Online food ordering firm Zomato is gearing up to go public by mid-2021 in what could mark a turning point for Indian unicorns even as they wait to turn profitable.

If the Gurugram-based startup pulls off the feat, it will join the likes of MakeMyTrip, which listed on NASDAQ in 2010, and Zomato’s single-largest shareholder Info Edge India Ltd, which was listed on BSE in 2006.

Zomato founder and CEO Deepinder Goyal told employees about the initial public offering (IPO) on Thursday—the day Info Edge informed the exchanges that Zomato has raised $103 million from New York-based Tiger Global Management as a part of its ongoing Series J financing.

In an email reviewed by Mint, Goyal also told employees that the company has around $250 million in the bank, which will be used for potential mergers and acquisitions and to fight price competition in the market.

The development comes a week after Zomato raised $62 million from MacRitchie Investments, a unit of Singapore’s state investment arm Temasek Holdings; and disclosed a $150 million commitment from China’s ANT Financial, of which it has received $50 million.

“Our finance and legal teams are working hard to take us to IPO sometime in the first half of next year. The value of our business is going up dramatically, all thanks to the hard work and commitment of our team,” Goyal said in his email.
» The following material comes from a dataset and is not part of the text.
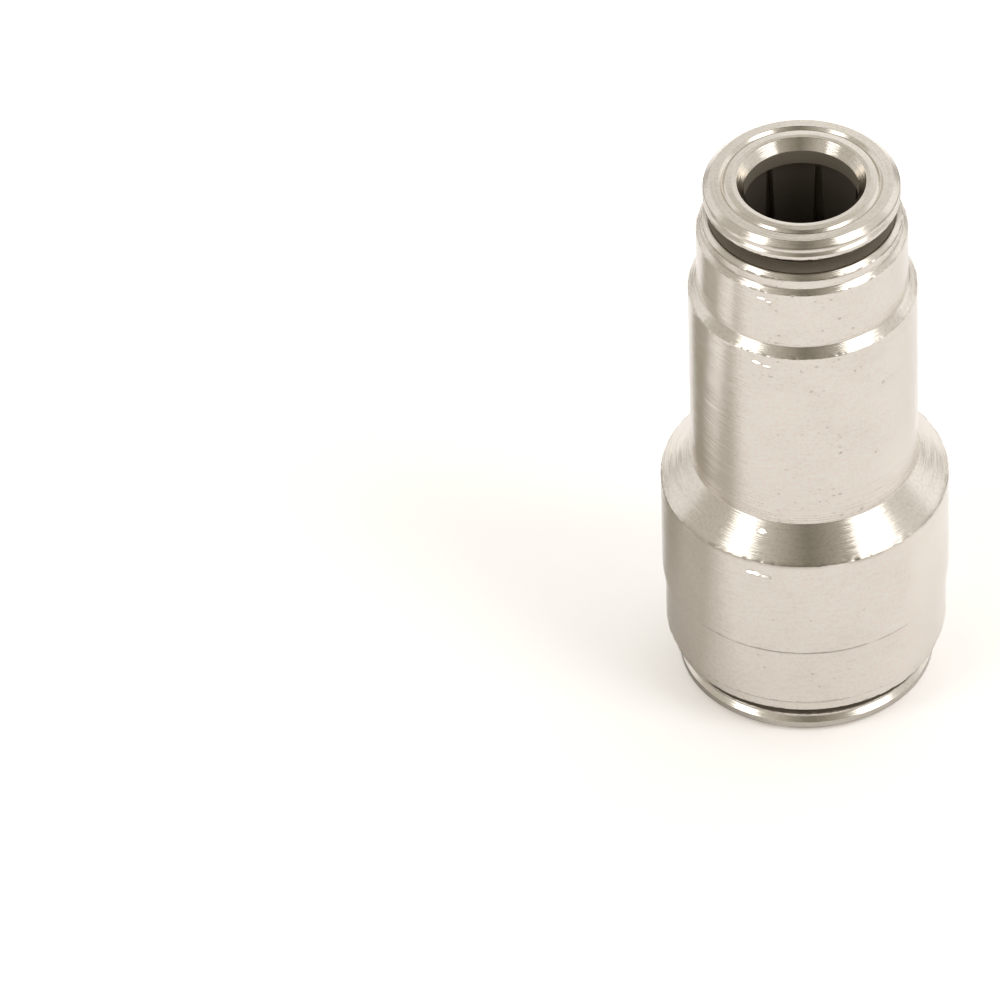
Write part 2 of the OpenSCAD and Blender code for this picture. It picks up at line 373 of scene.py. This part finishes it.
def turned_finish_group():
    """Tool marks, pits and slight stains of a turned and plated surface, with painted shade where the
    outline marks it: a colour, a roughness and a height in metres. Rings follow the radius and the
    height, and change slowly round Z."""
    tree, given, result = shader_group(
        "Turned and plated finish",
        {"Plate": ("NodeSocketColor", NICKEL), "Stain And Shade": ("NodeSocketColor", STAIN_AND_SHADE),
         "Roughness": ("NodeSocketFloat", 0.16), "Marks": ("NodeSocketFloat", 1.0),
         "Pits": ("NodeSocketFloat", 0.0), "Painted Shade": ("NodeSocketFloat", 0.0)},
        {"Color": "NodeSocketColor", "Roughness": "NodeSocketFloat", "Height": "NodeSocketFloat"})
    place = put(tree, "ShaderNodeTexCoord")
    spot = place.outputs["Object"]
    x, y, z = put(tree, "ShaderNodeSeparateXYZ", {"Vector": spot}).outputs
    radius = from_axis(tree, x, y)
    side = maths(tree, "DIVIDE", x, radius)
    front = maths(tree, "DIVIDE", y, radius)

    def rings(slow, scale, detail):
        """Noise in rings round Z. Slow is how far the pattern drifts round the axis, in metres."""
        at = put(tree, "ShaderNodeCombineXYZ", {"X": radius, "Y": z, "Z": product(tree, side, slow)})
        return put(tree, "ShaderNodeTexNoise", {
            "Vector": at.outputs[0], "Scale": scale, "Detail": detail}).outputs[0]

    fine = rings(0.1 * MM, 24000.0, 0.0)
    broken = rings(0.6 * MM, 9000.0, 1.0)
    broad = rings(0.3 * MM, 1500.0, 1.0)
    patches = put(tree, "ShaderNodeTexNoise", {"Vector": spot, "Scale": 420.0, "Detail": 3.0}).outputs[0]

    cells = put(tree, "ShaderNodeTexVoronoi", {
        "Vector": vectors(tree, "MULTIPLY", spot, (1, 1, 1.4)), "Scale": 2300.0})
    chance, size, strength = put(tree, "ShaderNodeSeparateColor", {"Color": cells.outputs["Color"]}).outputs
    clustered = ramp(tree, patches, 0.42, 0.68, 0.05, 1.0, "LINEAR")
    above = ramp(tree, z, 13 * MM, 16 * MM, 0.3, 1.0, "LINEAR")
    tilt = put(tree, "ShaderNodeSeparateXYZ", {"Vector": place.outputs["Normal"]}).outputs["Z"]
    upright = maths(tree, "LESS_THAN", maths(tree, "ABSOLUTE", tilt), 0.3)
    facing = maths(tree, "ADD", 0.12, ramp(tree, front, -0.85, -1.0))
    share = product(tree, given["Pits"], above, facing, clustered, upright)
    pit_size = maths(tree, "ADD", 0.2, product(tree, size, 0.4))
    pit_tone = maths(tree, "ADD", 0.1, product(tree, strength, 0.5))
    dot = ramp(tree, cells.outputs["Distance"], 0.0, pit_size, 1.0, 0.0)
    pit = product(tree, maths(tree, "LESS_THAN", chance, share), dot, pit_tone)

    rugged = put(tree, "ShaderNodeTexNoise", {"Vector": spot, "Scale": 5000.0, "Detail": 2.0})
    dings = 0.0
    for *middle, width, climb in DINGS:
        off = vectors(tree, "SUBTRACT", spot, [v * MM for v in middle])
        tilted = vectors(tree, "DOT_PRODUCT", off, (0.15, 0, -climb))
        shrink = [1 / (v * MM) for v in (width, width, width / DING_FLATNESS)]
        spread = vectors(tree, "MULTIPLY_ADD", off, shrink, rugged.outputs["Color"])
        spread = vectors(tree, "SUBTRACT", spread, (0.5, 0.5, 0.5))
        inside = ramp(tree, vectors(tree, "LENGTH", spread), 1.0, 0.8)
        dings = maths(tree, "ADD", dings, product(tree, tilted, inside))

    tint = ramp(tree, maths(tree, "ADD", product(tree, patches, 0.6), product(tree, broken, 0.4)),
                0.45, 0.75, 0.0, 0.1, "LINEAR")
    tint = maths(tree, "ADD", tint, ramp(tree, rugged.outputs[0], 0.42, 0.66, 0.0, 0.09, "LINEAR"))
    # Painted shade: marked edges and corners darken towards the stain colour, in patches.
    shade_held = product(tree, given["Painted Shade"], ramp(tree, patches, 0.34, 0.52, 0.0, 1.0, "LINEAR"))
    amount = maths(tree, "MAXIMUM", tint, maths(tree, "MAXIMUM", pit, shade_held))
    tree.links.new(mixed(tree, amount, given["Plate"], given["Stain And Shade"]), result["Color"])
    scuffed = product(tree, maths(tree, "SUBTRACT", broken, 0.5), 0.16)
    rough = maths(tree, "ADD", given["Roughness"], scuffed)
    tree.links.new(maths(tree, "ADD", rough, product(tree, pit, 0.3)), result["Roughness"])
    marks = maths(tree, "ADD", product(tree, fine, 0.006 * MM), product(tree, broken, 0.005 * MM))
    marks = maths(tree, "ADD", marks, product(tree, broad, 0.004 * MM))
    high = maths(tree, "ADD", dings, product(tree, marks, given["Marks"]))
    tree.links.new(maths(tree, "SUBTRACT", high, product(tree, pit, 0.015 * MM)), result["Height"])
    return tree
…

With the latest funding, Zomato’s valuation is estimated to have inched up from $3.25 billion to $3.3 billion, closing the gap with rival Swiggy, which was last valued at $3.6 billion. Swiggy raised $156 million earlier this year from Naspers and others.

Currently, Zomato is looking to close the latest funding round, which will increase its bank balance to $600 million, Goyal said.

“The best part is that our burn rate is very low, and our market share is accelerating in all regions… We have no immediate plans on how to spend this money. We are treating this cash as a ‘war-chest’ for future M&A, and fighting off any mischief or price wars from our competition in various areas of our business,” added Goyal in his mail.

As Zomato looks to go public, losses for the firm haven’t seen any significant improvement. Although Zomato doubled its revenue to $394 million in 2019-20, losses also marginally increased to $293 million from $277 million in 2018-19.

Analysts said the losses wouldn’t impact Zomato’s IPO aspirations.

“Companies such as Facebook and Amazon were loss-making at the time they went public. So losses might not hold back Indian tech unicorns from an IPO. If a company isn’t profit-making, it will have to go through a book-building process where a stock price is decided within a range based on bids received,” said Santosh N., managing partner, D and P Advisory Services LLP, a management consultant.

According to Santosh, Zomato going public will generate bullish sentiment among late-stage investors who have invested in Indian unicorns, startups which have only seen investors exit through lateral stake-sale to other venture capitalists.

Local investors also seem to have failed to understand loss-making technology companies, forcing startups to look at exchanges overseas to go public. With tech companies performing at an all-time high on NASDAQ, the market will likely see an uptick in global technology IPOs.

“When a company is private, there can be mispricing with new investors boosting valuations. True value gets discovered during the listing process of the company and what market investors are ready to pay,” said Santosh.

In its latest report, published in August, Zomato estimated that business for the food delivery industry will come back to pre-covid levels in the next 2-3 months, with 70% of restaurants on its platform delivering food at present.